Users on TikTok are accustomed to the unexpected, but no one could anticipate the results of user @julianobayd's day at the beach. While Julian was visiting the beach at Stradbroke Island in Queensland, Australia, he discovered a tiny blue creature in the water. In a now-viral video posted to TikTok, Julian wrote, "Anyone know what this is?"
Comments flooded in attempting to identify the blue creature, which Julian notes in a second TikTok video, "moves like a Pokémon." Thankfully, there was one commenter who identified the creature as a glaucus atlanticus, or blue dragon, which is a type of sea slug. What is a glaucus atlanticus, and is it poisonous? Read on for everything we know about this viral sea creature.
What is a Blue glaucus atlanticus?
As it turns out, the glaucus atlanticus is indeed dangerous, per Oceana.org. The creature "incorporates toxic chemicals or stinging cells from its prey into its own skin" and can be found floating through the waters of Australia on its backside. The glaucus atlanticus is a type of nudibranch or a soft-bodied sea slug.
Typical nudibranchs, per National Geographic Kids, spend their time sliding on their bellies in search of food. The nudibranch diet includes coral, sponges, and fish eggs off of the ocean floor. However, as Oceana states, the glaucus atlanticus has a slightly different diet. The blue dragon slug is not dangerous on its own but stores "stinging nematocysts" when feeding on its preferred prey, the Portuguese man o'war jellyfish.

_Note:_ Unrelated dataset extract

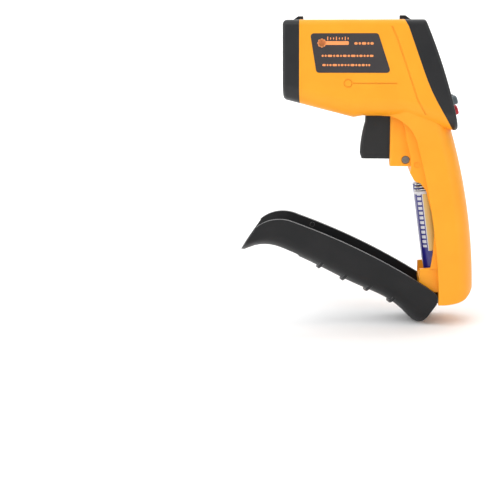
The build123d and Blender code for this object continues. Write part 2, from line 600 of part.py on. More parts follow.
def battery_door():
    floor = PIVOT_Z - CHEEK_RADIUS + DOOR_BOTTOM_WALL
    shell = door_body()
    for z in RIB_HEIGHTS:
        shell += finger_rib(z)
    shell &= across(door_outline(), -FAR, FAR)
    shell -= door_body(inset=DOOR_WALL) & block((-FAR, FAR), (-FAR, FAR), (floor, FAR))
    window = Plane(origin=(-FAR, 0, 0), x_dir=(0, 1, 0), z_dir=(1, 0, 0)) * outline(
        (-WINDOW_HALF_WIDTH, WINDOW_LOW), (WINDOW_HALF_WIDTH, WINDOW_LOW),
        (WINDOW_HALF_WIDTH, WINDOW_HIGH), (-WINDOW_HALF_WIDTH, WINDOW_HIGH),
    )
    window = fillet(window.vertices().group_by(Axis.Z)[0], WINDOW_CORNER)
    window = fillet(window.vertices().group_by(Axis.Z)[-1], 1.5)
    shell -= extrude(window, amount=FAR - 18)
    shell -= block((RELIEF_FRONT, 0), (-RELIEF_HALF_WIDTH, RELIEF_HALF_WIDTH), (WINDOW_LOW + 5, FAR))
    inner = GRIP_HALF_WIDTH - DOOR_WALL
    for side in (-1, 1):
        y_low, y_high = sorted((side * (inner + 0.5), side * (BAY_HALF_WIDTH + 0.2)))
        shell += pegs(HINGE_STUB_R, PIVOT_X, PIVOT_Z, y_low, y_high)
        y_low, y_high = sorted((side * (inner + 0.5), side * (inner - 0.2)))
        shell += pegs(DETENT_R - 0.3, *DETENT, y_low, y_high)
    return shell.rotate(Axis((PIVOT_X, 0, PIVOT_Z), (0, 1, 0)), -DOOR_OPEN_ANGLE)


# ---- cells and contacts ----
def cell(side, up):
    """One cell; side is the sign of its Y, up says whether its nub is on top."""
    body = Cylinder(CELL_R, CELL_LENGTH - CELL_NUB)
    body = fillet(body.edges(), 0.5) + Pos(0, 0, CELL_LENGTH / 2) * Cylinder(CELL_NUB_R, CELL_NUB)
    body = Pos(0, 0, -CELL_NUB / 2) * body
    turn = Rot(0, 0, 0) if up else Rot(180, 0, 0)
    shift = CELL_STAGGER if up else -CELL_STAGGER
    return BAY * Pos(0, side * CELL_SPACING / 2, shift) * turn * body


def contact_spring(side, end):
    """Conical coil between a cell's flat end and its plate; end is +1 at the top."""
    tall = BAY_HALF_LENGTH - CONTACT - (CELL_LENGTH / 2 - CELL_STAGGER)
    wire = 0.35
    coil = Helix(pitch=(tall - 2 * wire) / 3.5, height=tall - 2 * wire, radius=3.6, cone_angle=12)
    section = Plane(origin=coil @ 0, z_dir=coil % 0) * Circle(wire)
    turn = Rot(180, 0, 0) if end > 0 else Rot(0, 0, 0)
    start = end * (BAY_HALF_LENGTH - CONTACT - wire)
    return BAY * Pos(0, side * CELL_SPACING / 2, start) * turn * sweep(section, path=coil, is_frenet=True)


def contact_plate(y, end):
    low, high = sorted((end * BAY_HALF_LENGTH, end * (BAY_HALF_LENGTH - CONTACT)))
    return bay_block((-4.8, 4.8), y, (low, high))


def contact_nub(side, end):
    reach = CELL_LENGTH / 2 + CELL_STAGGER
    low, high = sorted((end * (BAY_HALF_LENGTH - CONTACT), end * reach))
    return BAY * Pos(0, side * CELL_SPACING / 2, (low + high) / 2) * Cylinder(1.8, high - low)


# ---- write every piece ----
def write(name, *solids):
    shape = solids[0] if len(solids) == 1 else Compound(children=list(solids))
    shape.label = name
    export_step(shape, f"parts/{name}.step")


def main():
    os.makedirs("parts", exist_ok=True)
    left, right = housing_halves()
    write("housing_left", left)
    write("housing_right", right)
    write("front_bezel", nose_cap())
    write("rear_bezel", rear_frame())
    write("housing_screws", *screws())
    write("label_left", label_shape(LABEL_THICKNESS, LABEL_THICKNESS - LABEL_RECESS))
    write("label_right", label_shape(LABEL_THICKNESS, LABEL_THICKNESS - LABEL_RECESS, 1))
    for name, solid in zip(("sensor_tube", "ir_lens", "thermopile", "sensor_board"), sensor_parts()):
        write(name, solid)
    for name, solid in zip(("laser_module", "laser_lens", "laser_board"), laser_parts()):
        write(name, solid)
    window, frame, lcd, light, strips = display_parts()
    write("display_window", window)
    write("lcd_frame", frame)
    write("lcd_panel", lcd)
    write("backlight", light)
    write("elastomer_strips", *strips)
    write("main_board", main_board())
    write("key_switches", *key_switches())
    for name, place, proud in zip(("button_left", "button_right", "button_laser"), key_places(), (2.6, 2.6, 1.9)):
        write(name, key(*place, proud))
    write("buzzer", rod(5.5, -46.0, -41.5, 70.0))
    write("trigger", trigger())
    write("trigger_spring", trigger_spring())
    write("trigger_switch", trigger_switch())
    write("battery_door", battery_door())
    write("battery_cell_near", cell(-1, False))
    write("battery_cell_far", cell(1, True))
    write("contact_spring_near", contact_spring(-1, 1))
    write("contact_spring_far", contact_spring(1, -1))
    near, far = (-BAY_HALF_WIDTH + 0.3, -0.4), (0.4, BAY_HALF_WIDTH - 0.3)
    write("contact_negative", contact_plate(near, 1))
    write("contact_positive", contact_plate(far, 1) + contact_nub(1, 1))
    write("contact_bridge", contact_plate((near[0], far[1]), -1) + contact_nub(-1, -1))


main()
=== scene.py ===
"""Looks of a handheld infrared thermometer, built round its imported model.

Lengths are metres unless a name or a docstring says millimetres. +Z is up and the lens looks along -X.
"""

import logging
import math
from dataclasses import dataclass, field
from enum import Enum

import bmesh
import bpy
import numpy as np
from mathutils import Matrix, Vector


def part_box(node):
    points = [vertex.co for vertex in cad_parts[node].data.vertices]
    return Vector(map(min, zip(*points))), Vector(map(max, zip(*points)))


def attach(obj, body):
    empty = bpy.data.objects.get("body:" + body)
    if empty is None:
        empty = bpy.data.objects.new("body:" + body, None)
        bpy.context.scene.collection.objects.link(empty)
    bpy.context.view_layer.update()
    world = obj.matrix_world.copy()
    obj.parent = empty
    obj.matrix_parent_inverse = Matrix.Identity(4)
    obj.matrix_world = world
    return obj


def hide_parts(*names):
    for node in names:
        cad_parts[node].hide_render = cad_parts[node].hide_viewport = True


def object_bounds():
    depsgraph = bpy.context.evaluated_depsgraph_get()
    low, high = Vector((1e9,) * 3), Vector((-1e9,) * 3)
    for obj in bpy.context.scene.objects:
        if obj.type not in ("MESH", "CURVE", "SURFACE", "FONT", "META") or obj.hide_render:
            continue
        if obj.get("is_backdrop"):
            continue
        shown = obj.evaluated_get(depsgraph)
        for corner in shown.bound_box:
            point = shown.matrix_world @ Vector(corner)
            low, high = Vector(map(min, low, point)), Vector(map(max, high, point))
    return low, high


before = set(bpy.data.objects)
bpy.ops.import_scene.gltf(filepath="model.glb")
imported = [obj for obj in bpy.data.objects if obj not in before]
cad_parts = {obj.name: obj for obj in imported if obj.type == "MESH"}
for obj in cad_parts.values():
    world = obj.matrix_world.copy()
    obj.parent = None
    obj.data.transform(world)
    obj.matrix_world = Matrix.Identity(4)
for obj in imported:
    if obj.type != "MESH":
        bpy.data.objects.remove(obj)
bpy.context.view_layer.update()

log = logging.getLogger("thermometer")
MM = 0.001
Colour = tuple[float, float, float]
Triple = tuple[float, float, float]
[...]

The glaucus atlanticus then keeps the stinging cells from the jellyfish's poisonous tentacles to unleash on unsuspecting creatures if they feel threatened. Oceana even notes that sometimes the sting of a blue dragon slug is even more dangerous than the jellyfish from which it stole the poison.
Blue dragons have become increasingly common in Australia. According to Vice, the tiny creatures have been "turning up in droves" since February 2021, typically following a full moon. Marine biologist Sarah-Jo Lobwein of the Australian Environmental Educators Association explained to the ABC there could be a climate-change-related reason for the sudden influx of blue dragons.
"I think it is the combination of warming or changing seas … possibly leading to a 'trigger' in the explosion of the animals at certain times but reliant on that perfect mix of the effect of the Moon on tides, wind direction, water temperature and the currents," She said.
On Julian's fourth video playing with the Blue glaucus, one commenter wrote, "If it's a vibrant color, by the law of nature, don't touch it." Many creatures in the animal kingdom who sport bright, vibrant colors are often poisonous, including the poison dart frog, the coral snake, the flamboyant cuttlefish, the crown of thorns starfish, and other nudibranch species similar to Blue glaucus.
Ultimately, the best rule of thumb when encountering members of the animal kingdom is to steer clear if you can't immediately identify the species. Thankfully, it appears that Julian remains unharmed by the tiny Blue glaucus, but other TikTok users who try to play with the creatures might not be so lucky.